We’ll share with you the beauty of Kyushu and introduce a few of our favourite spots:

1. Lake Ikeda Paradise

Image credit: TANAKA Juuyoh (田中十洋)

Lake Ikeda Paradise is home to beautiful flower fields and offers a breathtaking view of Lake Ikeda and Mt. Kaimon in the distance. The yellow “Nanohana” flowers are in full bloom during the months of January to February.

Lake Ikeda also happens to be the biggest lake in Kyushu, with a depth of 233m and a shoreline of 15km. Apart from the giant eels that reside in the deep waters of the lake, legend has it that a Japanese monster named Isshi inhabits the lake as well. Eyewitnesses have vouched for sightings of the monster but nothing concrete has been found at the moment and you can have a go at spotting Isshi when visiting this beautiful lake.

2. Huis Ten Bosch

Image credit: kobakou

Huis Ten Bosch (which translates to “house in the forest”) is a residential-style resort that is modelled after a medieval 17th Century Dutch town. Soak up the atmosphere of this European town filled with picturesque canals running through the resort, iconic windmills, beautiful gardens and intricate architecture. The resort is complete with amusement rides, speciality shops, restaurants, five distinct hotels, a marina as well as a residential area and is the perfect example of east meeting west.

Seasonal flowers bloom throughout the year at the Flower Kingdom and it’s a mesmerising sight to behold. While on this escape to a European town, take the opportunity to pamper yourselves with a savoury meal at one of the many restaurants. Alternatively, take a break and relax on a leisure boat that brings you on a tour along the canals.

3. Aso Kusasenri

Image credit: Soumei Baba

Kusasenri (which translates to “a thousand leagues of grass) is renowned for its vast emerald green grassland and is the perfect spot for taking a stroll. At Kusasenri, you’re actually standing on top of two vast craters that is filled with boiling magma a couple of thousand metres underneath you.

While you’re there, there’s a chance you’d come up-close with the cows and horses that graze peacefully in the open meadow. If you’re feeling adventurous, you can even sign yourselves up for some horse riding through the vast greenlands while catching a glimpse of the smoky Nakadake Peak of Mt. Aso in the distance. Kusasenri is also the perfect spot for a picnic, you can pick up some food at the Michi No Eki farmer’s market near Aso Station before heading over.

4. Hells of Beppu

Image credit: Gabriel Rodriguez

Beppu is known for being a geothermal city on the island of Kyushu, where more onsen water gushes out from the ground compared to anywhere else in Japan. According to folklore, natural onsen are often said to resemble the Japanese afterlife. The Hells of Beppu are actually hot, steaming baths that are rich in minerals that are suited for viewing rather than bathing in.

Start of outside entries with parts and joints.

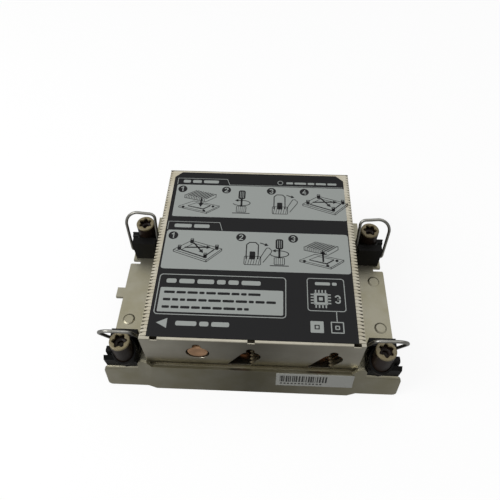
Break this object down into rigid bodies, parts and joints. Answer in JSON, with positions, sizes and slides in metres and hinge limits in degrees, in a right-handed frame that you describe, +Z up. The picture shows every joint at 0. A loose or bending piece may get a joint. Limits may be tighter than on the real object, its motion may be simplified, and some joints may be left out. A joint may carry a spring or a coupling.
{
  "type": "passive server processor heatsink",
  "caption": "Low finned heatsink on a cast frame with bent heat pipes, captive six-lobe nuts in corner holders, tilting wire bails and a printed top label.",
  "frame": {"origin": "middle of the flat contact face of the cold plate, which is also the middle of the rectangle of the four nuts", "axes": "+X along the air flow and the fins, +Z up towards the label, -Y towards the rail with the ears"},
  "size_m": [0.1137, 0.0867, 0.0361],
  "materials": {
    "fin_metal": "nickel plated, satin",
    "copper": "bare copper, slightly tarnished",
    "nickel_copper": "nickel plated, milled",
    "cast_nickel": "nickel plated casting, satin",
    "ring_steel": "spring steel",
    "spring_steel": "drawn wire, bright",
    "black_polymer": "moulded, fine grain",
    "tan_polymer": "machined high-temperature polymer",
    "label_film": "printed film",
    "sticker_film": "printed film"
  },
  "bodies": {
    "heatsink": {"cold_plate": "nickel_copper", "base_frame": "cast_nickel", "heat_pipe_left": "copper", "heat_pipe_middle": "copper", "heat_pipe_right": "copper", "front_fin": "fin_metal", "fin_stack": "fin_metal", "back_fin": "fin_metal", "top_label": "label_film", "front_sticker": "sticker_film", "nut_holder_front_left": "black_polymer", "nut_holder_front_right": "black_polymer", "nut_holder_back_left": "black_polymer", "nut_holder_back_right": "black_polymer"},
    "lift_front_left": {"retaining_ring_front_left": "ring_steel"},
    "nut_front_left": {"captive_nut_front_left": "tan_polymer"},
    "bail_front_left": {"tilt_bail_front_left": "spring_steel"},
    "lift_front_right": {"retaining_ring_front_right": "ring_steel"},
    "nut_front_right": {"captive_nut_front_right": "tan_polymer"},
    "bail_front_right": {"tilt_bail_front_right": "spring_steel"},
    "lift_back_left": {"retaining_ring_back_left": "ring_steel"},
    "nut_back_left": {"captive_nut_back_left": "tan_polymer"},
    "bail_back_left": {"tilt_bail_back_left": "spring_steel"},
    "lift_back_right": {"retaining_ring_back_right": "ring_steel"},
    "nut_back_right": {"captive_nut_back_right": "tan_polymer"},
    "bail_back_right": {"tilt_bail_back_right": "spring_steel"}
  },
  "joints": [
    {"name": "nut_lift_front_left", "type": "slide", "parent": "heatsink", "child": "lift_front_left", "axis": [0, 0, 1], "range_m": [0, 0.0025]},
    {"name": "nut_turn_front_left", "type": "hinge", "parent": "lift_front_left", "child": "nut_front_left", "pos_m": [-0.0472, -0.0271, 0.0112], "axis": [0, 0, 1], "continuous": true},
    {"name": "bail_tilt_front_left", "type": "hinge", "parent": "heatsink", "child": "bail_front_left", "pos_m": [-0.0472, -0.0212, 0.0105], "axis": [1, 0, 0], "range_deg": [-45, 20]},
    {"name": "nut_lift_front_right", "type": "slide", "parent": "heatsink", "child": "lift_front_right", "axis": [0, 0, 1], "range_m": [0, 0.0025]},
    {"name": "nut_turn_front_right", "type": "hinge", "parent": "lift_front_right", "child": "nut_front_right", "pos_m": [0.0472, -0.0271, 0.0112], "axis": [0, 0, 1], "continuous": true},
    {"name": "bail_tilt_front_right", "type": "hinge", "parent": "heatsink", "child": "bail_front_right", "pos_m": [0.0472, -0.0212, 0.0105], "axis": [1, 0, 0], "range_deg": [-45, 20]},
    {"name": "nut_lift_back_left", "type": "slide", "parent": "heatsink", "child": "lift_back_left", "axis": [0, 0, 1], "range_m": [0, 0.0025]},
    {"name": "nut_turn_back_left", "type": "hinge", "parent": "lift_back_left", "child": "nut_back_left", "pos_m": [-0.0472, 0.0271, 0.0112], "axis": [0, 0, 1], "continuous": true},
    {"name": "bail_tilt_back_left", "type": "hinge", "parent": "heatsink", "child": "bail_back_left", "pos_m": [-0.0472, 0.0212, 0.0105], "axis": [1, 0, 0], "range_deg": [-20, 45]},
    {"name": "nut_lift_back_right", "type": "slide", "parent": "heatsink", "child": "lift_back_right", "axis": [0, 0, 1], "range_m": [0, 0.0025]},
    {"name": "nut_turn_back_right", "type": "hinge", "parent": "lift_back_right", "child": "nut_back_right", "pos_m": [0.0472, 0.0271, 0.0112], "axis": [0, 0, 1], "continuous": true},
    {"name": "bail_tilt_back_right", "type": "hinge", "parent": "heatsink", "child": "bail_back_right", "pos_m": [0.0472, 0.0212, 0.0105], "axis": [1, 0, 0], "range_deg": [-20, 45]}
  ]
}
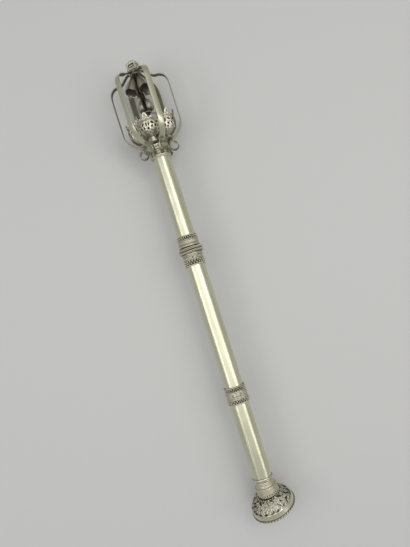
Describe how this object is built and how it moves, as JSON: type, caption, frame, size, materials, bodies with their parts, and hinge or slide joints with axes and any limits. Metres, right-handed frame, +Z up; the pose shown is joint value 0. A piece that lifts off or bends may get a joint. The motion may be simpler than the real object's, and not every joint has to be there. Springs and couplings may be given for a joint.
{
  "type": "silver ceremonial sceptre with open cage head",
  "caption": "Silver sceptre: banded tube shaft, pierced bell foot, and an open cage of bent straps around pierced calyx cups and smooth bell flowers.",
  "frame": {"origin": "on the surface that the sceptre lies on, under the centre of its bounding box", "axes": "+Y along the shaft towards the head, +Z up from the surface that it lies on, +X to the right"},
  "size_m": [0.0718, 0.5488, 0.0683],
  "materials": {
    "shaft_silver": "polished silver sheet tube, warm, fine lengthwise brushing and a few soft dents",
    "strap_silver": "hand-bent silver strap, satin, with fine scratches",
    "cast_silver": "beaded and corded silver, worn bright on top with dark tarnish in the recesses",
    "pierced_silver": "pierced and chased silver sheet with dark tarnish in the piercings"
  },
  "bodies": {
    "root": {"shaft_tube_lower": "shaft_silver", "shaft_tube_middle": "shaft_silver", "shaft_tube_upper": "shaft_silver", "shaft_end_ring": "cast_silver", "lower_knot_collar": "cast_silver", "upper_knot_lower_collar": "cast_silver", "upper_knot_upper_collar": "cast_silver", "upper_knot_rope_ring": "cast_silver", "head_collar": "cast_silver", "central_stem": "cast_silver", "calyx_cup_front": "pierced_silver", "calyx_cup_right": "pierced_silver", "calyx_cup_back": "pierced_silver", "calyx_cup_left": "pierced_silver", "bell_flower_front_left": "cast_silver", "bell_flower_front_right": "cast_silver", "bell_flower_back_right": "cast_silver", "bell_flower_back_left": "cast_silver", "strap_front_left": "strap_silver", "strap_front_right": "strap_silver", "strap_right": "strap_silver", "strap_back_right": "strap_silver", "strap_back_left": "strap_silver", "strap_left": "strap_silver", "cage_hub": "cast_silver", "finial_block": "cast_silver", "foot_collar": "cast_silver", "foot_dome": "pierced_silver", "foot_rim_rope": "cast_silver"}
  },
  "joints": []
}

Jigoku Meguri (“tour of the hells”) brings travellers on a trip to visit all Eight Hells of Beppu — Umi Jigoku (Sea Hell), Shiraike Jigoku (White Pond Hell), Oniyama Jigoku (Devil Mountain Hell), Yama Jigoku (Mountain Hell), Oniishibozu Jigoku, Kamado Jigoku, Chinoike Jigoku (Blood Pond Hell) and Tatsumaki Jigoku (Tornado Hell).

If you’re looking to soak your weary feet after walking for a long day, you don’t have to be disappointed as four of the hot springs would still allow you to do so — Umi Jigoku, Ishionibozu Jigoku, Kamado Jigoku and Chinoike Jigoku. They are known as “ashi mizu” baths, which allows you to soak your feet.

5. Kirishima Shrine

Image credit: STA3816

Part of Kagoshima’s beauty can be attributed to its continued connection to history and tradition, which is seldom present in the more urbanised areas of modern Japan. Kirishima Jingu Shrine is a well-known sacred ground where people visit to seek divine blessings for marriage and children. The mountains of Kirishima remains to be an important site for Japanese myths, and if you have a love for history, the shrine would be your paradise.

The shrine also features an gorgeous architectural style, where the brilliant red of the shrine is contrasted starkly against the solemn dark green background of the surrounding trees, making it a must-visit spot in Kyushu.

From nature lovers to history enthusiasts, Kyushu is perfect for escaping the hustle and bustle of the city life. Venture off the beaten path and visit Kyushu for your next travel destination, you’ll be pleasantly surprised with the gems you can discover there.